- WHAT IS BEING ASKED: Which lines contain the word "None"? Return each of them as written.

*-*-*

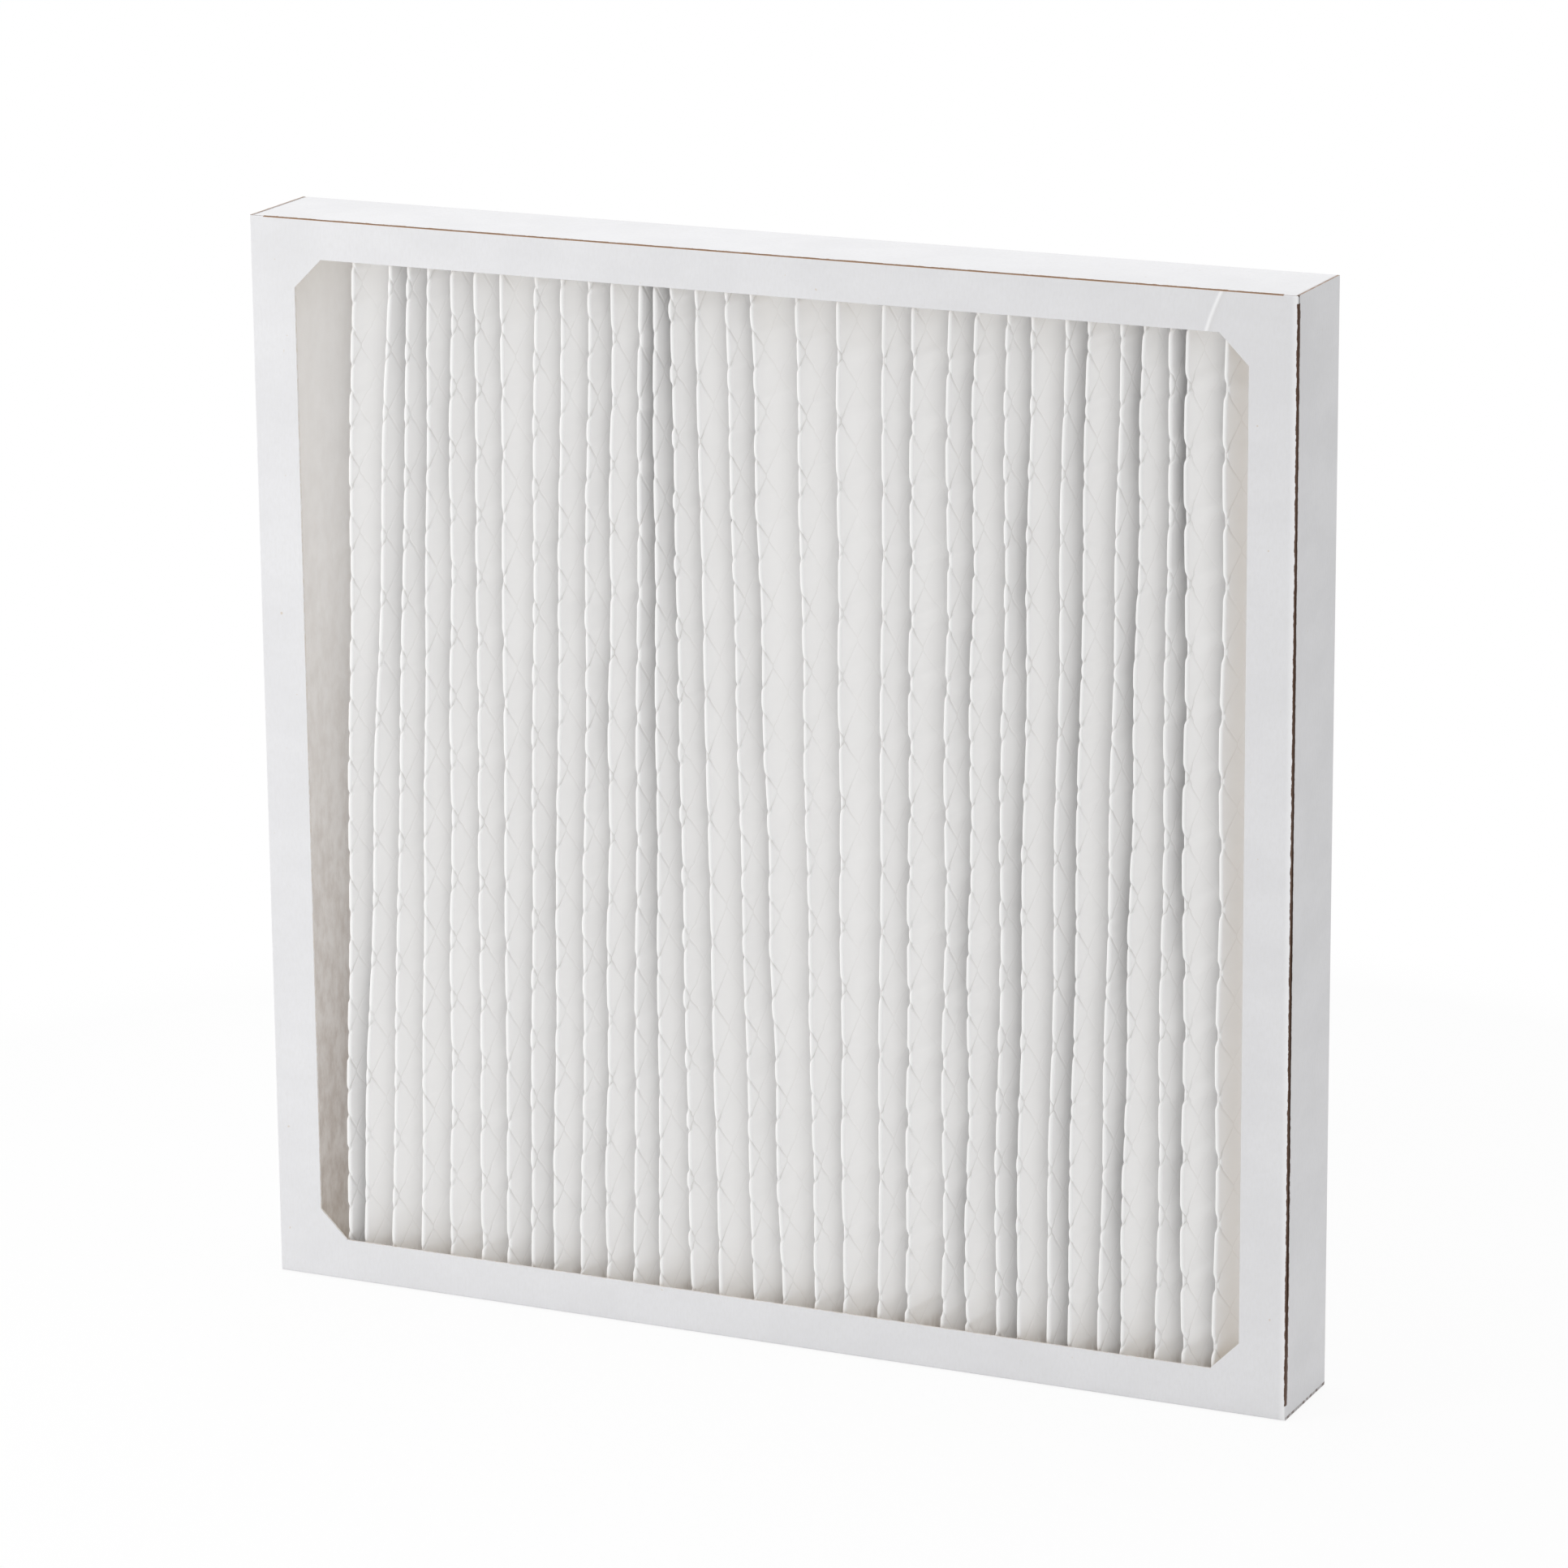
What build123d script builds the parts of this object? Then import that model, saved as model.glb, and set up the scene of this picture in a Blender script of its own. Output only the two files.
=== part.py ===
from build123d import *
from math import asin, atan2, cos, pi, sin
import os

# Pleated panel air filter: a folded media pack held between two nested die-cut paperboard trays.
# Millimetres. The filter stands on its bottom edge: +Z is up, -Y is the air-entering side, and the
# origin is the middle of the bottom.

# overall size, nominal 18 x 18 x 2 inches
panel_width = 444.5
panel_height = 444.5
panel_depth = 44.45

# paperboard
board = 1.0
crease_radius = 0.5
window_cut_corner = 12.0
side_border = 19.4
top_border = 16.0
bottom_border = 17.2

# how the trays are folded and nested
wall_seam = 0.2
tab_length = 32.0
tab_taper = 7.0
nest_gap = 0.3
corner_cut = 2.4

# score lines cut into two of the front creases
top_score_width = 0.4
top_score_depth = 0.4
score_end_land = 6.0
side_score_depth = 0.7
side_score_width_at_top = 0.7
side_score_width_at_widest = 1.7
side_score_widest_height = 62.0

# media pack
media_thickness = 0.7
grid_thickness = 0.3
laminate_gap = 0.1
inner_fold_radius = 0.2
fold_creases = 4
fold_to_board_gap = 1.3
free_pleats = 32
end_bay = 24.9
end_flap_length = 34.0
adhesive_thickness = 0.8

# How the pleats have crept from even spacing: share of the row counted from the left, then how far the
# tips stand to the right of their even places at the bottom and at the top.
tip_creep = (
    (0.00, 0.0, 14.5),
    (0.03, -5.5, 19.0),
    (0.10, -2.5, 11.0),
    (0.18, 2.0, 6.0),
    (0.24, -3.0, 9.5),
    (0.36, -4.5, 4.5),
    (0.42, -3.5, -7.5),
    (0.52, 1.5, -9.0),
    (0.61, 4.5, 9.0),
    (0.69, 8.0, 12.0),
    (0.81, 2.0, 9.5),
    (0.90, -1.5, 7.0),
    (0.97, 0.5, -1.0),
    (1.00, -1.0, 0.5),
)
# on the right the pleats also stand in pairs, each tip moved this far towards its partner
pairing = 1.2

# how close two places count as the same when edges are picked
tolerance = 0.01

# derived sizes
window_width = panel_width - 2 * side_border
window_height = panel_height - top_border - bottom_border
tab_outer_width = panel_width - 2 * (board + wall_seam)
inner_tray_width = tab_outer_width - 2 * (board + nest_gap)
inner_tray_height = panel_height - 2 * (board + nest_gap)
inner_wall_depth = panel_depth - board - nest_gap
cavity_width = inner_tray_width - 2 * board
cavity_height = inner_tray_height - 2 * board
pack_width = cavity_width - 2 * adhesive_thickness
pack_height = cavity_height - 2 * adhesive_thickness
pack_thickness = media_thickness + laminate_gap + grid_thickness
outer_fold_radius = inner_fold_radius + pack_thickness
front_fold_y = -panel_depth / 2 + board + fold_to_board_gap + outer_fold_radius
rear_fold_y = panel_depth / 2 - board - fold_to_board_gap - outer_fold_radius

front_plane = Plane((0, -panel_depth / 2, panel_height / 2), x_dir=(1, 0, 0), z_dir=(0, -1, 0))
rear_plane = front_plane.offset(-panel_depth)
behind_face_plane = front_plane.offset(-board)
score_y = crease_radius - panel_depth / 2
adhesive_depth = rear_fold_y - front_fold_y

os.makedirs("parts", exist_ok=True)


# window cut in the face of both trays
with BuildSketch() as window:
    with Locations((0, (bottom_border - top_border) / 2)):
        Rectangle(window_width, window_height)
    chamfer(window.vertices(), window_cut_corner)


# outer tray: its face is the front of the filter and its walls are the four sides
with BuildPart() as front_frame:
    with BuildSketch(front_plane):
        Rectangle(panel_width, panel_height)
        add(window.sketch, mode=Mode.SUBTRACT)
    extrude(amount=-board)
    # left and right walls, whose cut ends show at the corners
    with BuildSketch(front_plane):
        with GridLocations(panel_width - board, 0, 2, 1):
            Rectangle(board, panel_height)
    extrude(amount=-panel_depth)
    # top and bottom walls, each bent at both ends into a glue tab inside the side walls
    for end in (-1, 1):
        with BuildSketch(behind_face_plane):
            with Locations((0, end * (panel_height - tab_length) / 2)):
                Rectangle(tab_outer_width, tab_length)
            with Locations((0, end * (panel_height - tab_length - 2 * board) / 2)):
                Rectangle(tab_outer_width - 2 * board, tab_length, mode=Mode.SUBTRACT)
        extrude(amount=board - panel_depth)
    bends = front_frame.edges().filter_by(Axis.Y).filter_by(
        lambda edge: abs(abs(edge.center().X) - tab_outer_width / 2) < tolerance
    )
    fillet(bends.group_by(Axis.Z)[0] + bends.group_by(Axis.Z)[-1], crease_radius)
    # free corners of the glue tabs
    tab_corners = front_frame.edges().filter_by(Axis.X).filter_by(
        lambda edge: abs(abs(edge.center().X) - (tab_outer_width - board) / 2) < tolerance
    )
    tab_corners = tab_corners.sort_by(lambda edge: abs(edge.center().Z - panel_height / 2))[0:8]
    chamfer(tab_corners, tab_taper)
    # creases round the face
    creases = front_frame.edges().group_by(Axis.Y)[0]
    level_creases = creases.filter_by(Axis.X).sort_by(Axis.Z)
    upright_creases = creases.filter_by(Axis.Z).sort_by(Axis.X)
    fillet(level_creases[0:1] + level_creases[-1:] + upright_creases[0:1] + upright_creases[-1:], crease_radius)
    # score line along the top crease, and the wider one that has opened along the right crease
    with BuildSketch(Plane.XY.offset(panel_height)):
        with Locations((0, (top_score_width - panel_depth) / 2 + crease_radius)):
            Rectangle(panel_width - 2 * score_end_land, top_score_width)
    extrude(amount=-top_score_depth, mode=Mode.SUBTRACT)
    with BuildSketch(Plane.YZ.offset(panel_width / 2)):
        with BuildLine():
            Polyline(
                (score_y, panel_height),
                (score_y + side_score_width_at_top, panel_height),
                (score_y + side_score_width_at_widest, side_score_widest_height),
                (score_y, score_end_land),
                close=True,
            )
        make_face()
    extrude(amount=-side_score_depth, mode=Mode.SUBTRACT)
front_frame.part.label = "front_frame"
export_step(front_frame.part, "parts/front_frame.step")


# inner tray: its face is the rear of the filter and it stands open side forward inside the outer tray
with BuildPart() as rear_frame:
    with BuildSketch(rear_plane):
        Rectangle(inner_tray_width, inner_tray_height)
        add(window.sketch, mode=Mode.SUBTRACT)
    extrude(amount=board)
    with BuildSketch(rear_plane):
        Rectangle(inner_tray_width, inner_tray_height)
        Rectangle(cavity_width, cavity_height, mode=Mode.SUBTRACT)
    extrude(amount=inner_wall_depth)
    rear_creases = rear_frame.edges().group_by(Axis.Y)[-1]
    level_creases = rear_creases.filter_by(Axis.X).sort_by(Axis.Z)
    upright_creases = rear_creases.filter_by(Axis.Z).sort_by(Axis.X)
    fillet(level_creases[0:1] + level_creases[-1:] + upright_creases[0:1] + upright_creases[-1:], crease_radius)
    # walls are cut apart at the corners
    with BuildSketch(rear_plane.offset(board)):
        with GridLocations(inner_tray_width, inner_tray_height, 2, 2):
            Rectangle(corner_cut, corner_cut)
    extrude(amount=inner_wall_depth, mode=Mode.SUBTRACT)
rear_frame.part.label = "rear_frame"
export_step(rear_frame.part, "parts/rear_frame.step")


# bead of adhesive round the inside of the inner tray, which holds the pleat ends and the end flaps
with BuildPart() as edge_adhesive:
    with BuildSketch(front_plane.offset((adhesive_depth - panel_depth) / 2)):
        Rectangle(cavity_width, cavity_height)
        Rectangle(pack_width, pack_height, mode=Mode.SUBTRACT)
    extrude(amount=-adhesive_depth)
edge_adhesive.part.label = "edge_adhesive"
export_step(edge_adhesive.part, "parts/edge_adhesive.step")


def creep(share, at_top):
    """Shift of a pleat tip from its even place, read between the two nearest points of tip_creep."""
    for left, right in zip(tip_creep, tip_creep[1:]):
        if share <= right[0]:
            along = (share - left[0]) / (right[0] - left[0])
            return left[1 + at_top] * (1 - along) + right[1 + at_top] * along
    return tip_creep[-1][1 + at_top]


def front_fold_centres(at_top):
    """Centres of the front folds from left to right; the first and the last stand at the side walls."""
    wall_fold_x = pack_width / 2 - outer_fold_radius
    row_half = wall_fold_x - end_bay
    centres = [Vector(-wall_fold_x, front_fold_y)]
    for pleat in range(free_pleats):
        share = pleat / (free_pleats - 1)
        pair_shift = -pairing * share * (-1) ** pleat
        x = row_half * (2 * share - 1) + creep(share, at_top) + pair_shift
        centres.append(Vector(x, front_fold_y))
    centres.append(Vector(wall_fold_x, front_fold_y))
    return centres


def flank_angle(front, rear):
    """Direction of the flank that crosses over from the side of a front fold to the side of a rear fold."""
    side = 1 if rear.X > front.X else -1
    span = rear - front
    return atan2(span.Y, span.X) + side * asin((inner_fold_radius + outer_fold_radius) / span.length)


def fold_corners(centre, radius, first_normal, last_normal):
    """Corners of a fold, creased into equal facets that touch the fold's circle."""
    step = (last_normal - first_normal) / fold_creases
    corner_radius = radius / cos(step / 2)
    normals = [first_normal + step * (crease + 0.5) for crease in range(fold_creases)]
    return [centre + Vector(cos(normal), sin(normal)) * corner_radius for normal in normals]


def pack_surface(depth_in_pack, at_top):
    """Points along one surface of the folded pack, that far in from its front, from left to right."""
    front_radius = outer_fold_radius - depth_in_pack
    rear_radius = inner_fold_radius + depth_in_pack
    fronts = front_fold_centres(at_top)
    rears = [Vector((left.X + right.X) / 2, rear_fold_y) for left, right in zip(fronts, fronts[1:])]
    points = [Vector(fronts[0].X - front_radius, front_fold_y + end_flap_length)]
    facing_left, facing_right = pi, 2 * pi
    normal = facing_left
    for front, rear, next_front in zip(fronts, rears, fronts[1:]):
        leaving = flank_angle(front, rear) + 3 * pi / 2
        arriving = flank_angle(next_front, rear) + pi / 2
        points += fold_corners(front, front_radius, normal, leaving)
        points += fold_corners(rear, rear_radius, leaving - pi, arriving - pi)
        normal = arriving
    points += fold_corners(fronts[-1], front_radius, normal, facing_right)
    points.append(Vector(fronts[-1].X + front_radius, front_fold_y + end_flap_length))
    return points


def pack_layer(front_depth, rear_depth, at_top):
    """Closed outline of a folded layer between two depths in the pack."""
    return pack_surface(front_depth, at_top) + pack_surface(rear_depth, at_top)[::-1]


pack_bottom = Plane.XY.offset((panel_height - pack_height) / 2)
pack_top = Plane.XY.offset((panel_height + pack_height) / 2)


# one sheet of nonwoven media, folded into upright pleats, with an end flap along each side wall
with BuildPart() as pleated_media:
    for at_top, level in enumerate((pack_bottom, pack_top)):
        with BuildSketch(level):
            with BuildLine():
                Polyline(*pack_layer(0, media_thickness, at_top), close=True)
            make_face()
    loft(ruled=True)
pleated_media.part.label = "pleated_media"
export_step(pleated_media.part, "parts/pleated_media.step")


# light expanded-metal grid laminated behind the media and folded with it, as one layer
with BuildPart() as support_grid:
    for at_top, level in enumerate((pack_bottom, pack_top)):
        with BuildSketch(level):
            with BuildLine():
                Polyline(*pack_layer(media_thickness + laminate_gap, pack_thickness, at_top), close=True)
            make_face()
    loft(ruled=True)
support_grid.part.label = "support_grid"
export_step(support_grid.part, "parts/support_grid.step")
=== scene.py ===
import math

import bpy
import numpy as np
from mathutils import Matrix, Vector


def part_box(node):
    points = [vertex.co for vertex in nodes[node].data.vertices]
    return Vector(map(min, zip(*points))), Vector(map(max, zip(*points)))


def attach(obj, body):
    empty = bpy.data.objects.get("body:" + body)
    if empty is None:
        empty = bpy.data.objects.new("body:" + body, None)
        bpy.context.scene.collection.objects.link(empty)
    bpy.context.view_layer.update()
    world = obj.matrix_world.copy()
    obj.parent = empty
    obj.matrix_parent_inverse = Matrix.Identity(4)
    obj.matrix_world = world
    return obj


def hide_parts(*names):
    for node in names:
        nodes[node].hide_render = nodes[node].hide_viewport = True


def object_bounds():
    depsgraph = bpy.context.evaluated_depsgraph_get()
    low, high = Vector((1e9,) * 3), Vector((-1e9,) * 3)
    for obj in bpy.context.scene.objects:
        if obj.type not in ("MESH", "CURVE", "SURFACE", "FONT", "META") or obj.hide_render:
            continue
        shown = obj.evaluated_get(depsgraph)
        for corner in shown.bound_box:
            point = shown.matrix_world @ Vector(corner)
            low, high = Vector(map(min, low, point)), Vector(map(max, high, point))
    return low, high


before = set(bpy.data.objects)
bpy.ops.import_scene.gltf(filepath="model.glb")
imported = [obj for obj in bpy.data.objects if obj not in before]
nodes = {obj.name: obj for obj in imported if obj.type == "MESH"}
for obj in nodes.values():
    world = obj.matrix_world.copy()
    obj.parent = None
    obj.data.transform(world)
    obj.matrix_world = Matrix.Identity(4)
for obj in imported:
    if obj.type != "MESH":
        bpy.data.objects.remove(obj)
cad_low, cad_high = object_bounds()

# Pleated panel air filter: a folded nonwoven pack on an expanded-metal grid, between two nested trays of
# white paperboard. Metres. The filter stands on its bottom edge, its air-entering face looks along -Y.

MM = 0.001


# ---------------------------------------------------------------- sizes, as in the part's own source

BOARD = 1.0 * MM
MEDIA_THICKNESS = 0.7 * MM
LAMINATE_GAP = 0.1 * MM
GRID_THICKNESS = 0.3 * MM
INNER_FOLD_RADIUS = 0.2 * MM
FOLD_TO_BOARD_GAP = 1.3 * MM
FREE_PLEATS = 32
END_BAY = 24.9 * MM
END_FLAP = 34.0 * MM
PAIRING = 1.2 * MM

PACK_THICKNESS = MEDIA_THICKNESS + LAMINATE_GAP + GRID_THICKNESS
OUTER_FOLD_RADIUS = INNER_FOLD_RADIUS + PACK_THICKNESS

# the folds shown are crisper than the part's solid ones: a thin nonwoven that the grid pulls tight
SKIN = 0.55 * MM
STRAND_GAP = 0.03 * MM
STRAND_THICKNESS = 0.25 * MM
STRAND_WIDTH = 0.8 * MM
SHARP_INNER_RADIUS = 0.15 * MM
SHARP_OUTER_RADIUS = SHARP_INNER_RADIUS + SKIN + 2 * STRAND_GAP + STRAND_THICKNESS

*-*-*

- EXERCISE RESPONSE:
    if empty is None:
        empty = bpy.data.objects.new("body:" + body, None)
    obj.parent = None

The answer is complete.